牛の手術

昨夜もう暗くなりかけの頃、近所の酪農さんが、えっと、名前を忘れたけど・・電気の大きい奴。スポットライトの大きい奴を借りに来た。
『えぇ〜如何した?』って聞いたら牛の様子がおかしくて、獣医さんを呼んでみてもらったら、今から手術だそうだ。両方からライトを当てて手元が良く見えるようにするんだって・・

今朝、返しに来たから聞いたら、死んだだって。4つある胃が捻転起こして大変だったらしい。
小さい時に買われてきて、子を産んで産んで、産んで後は繋がれてお乳を搾られて、繋がれたまま一生が終わりだものね。お乳を出すだけで終わっちゃうなんて・・可哀想すぎる。
私ならとよく思う。私なら鼻ぐりをしばってるロープを何とか解いて、山に逃げる。山で人の目の触れない所でのんきに暮らす。幸いに草さがあれば生きていけるんだもの、何とか生きていけると思う。
私ならきっと逃げ出す。
大きな夢がある訳ではない。自分が居ることで大いに役には立っているんだろうけど、一生のうち、一度だけでも自由ってものを噛みしめて生きて行きたいからね。
牛って何年生きるんだろ?よくそこの家で繋がれた牛を見るけど糞尿で汚れた小屋の、指定の場所で来た時のまま同じ場所で、何年も生きてる牛を見たら可愛そうでな〜んも言って上げれない。
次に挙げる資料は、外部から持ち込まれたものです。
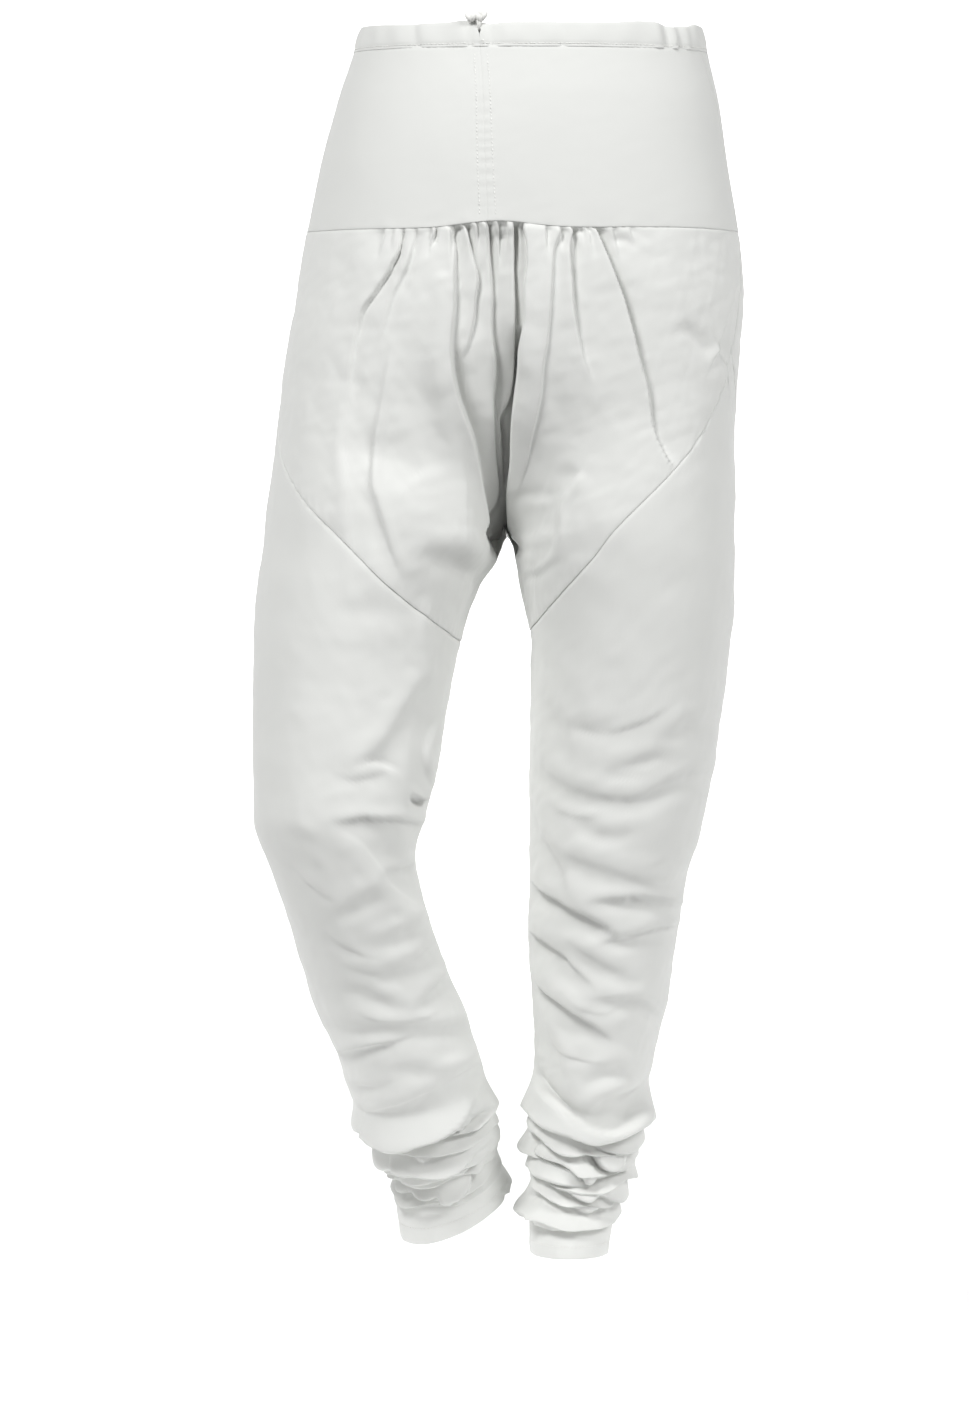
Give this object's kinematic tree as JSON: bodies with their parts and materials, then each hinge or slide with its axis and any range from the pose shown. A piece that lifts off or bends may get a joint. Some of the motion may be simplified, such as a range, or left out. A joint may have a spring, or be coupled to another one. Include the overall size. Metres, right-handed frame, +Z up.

まだ繁殖牛(赤ちゃんを産ませて売る牛飼いの方法)のほうが幸せだなと思う。小屋の敷物は一週間に一度は替えて貰えるし(糞尿が肌につくと肉の臭いが臭くなるそうで)夜はぬくぬくと暖かそうだし、子牛の時から売れられていく3年間、十分大切にしてもらえる。
もし如何しても動物にしか生まれ変られないとしても、乳牛だけは嫌だ。

その死んだ牛さん、如何するのと聞いてみた。所定の車で運んで焼却するそうだ。お金がかかって・・ってこぼしてた。
昨夜の手術代もあるし、運んで、何で死んでしまったか検査もあるんだって・・もちろん検査代もいるんだそう。
酪農にもやっぱ、保険があって一頭一頭保険を掛けてるけど、いろんな手続きのお金を引いて戻ってくるのは、一頭死んで4,5万。お乳を出してた牛ならその損失は百万単位らしい。

ねぇ、それでも酪農をする?の答え『もう40年もやってきたからね』だって。
女手一つでやってきた酪農だからもう少しやる!といった彼女、お疲れ様。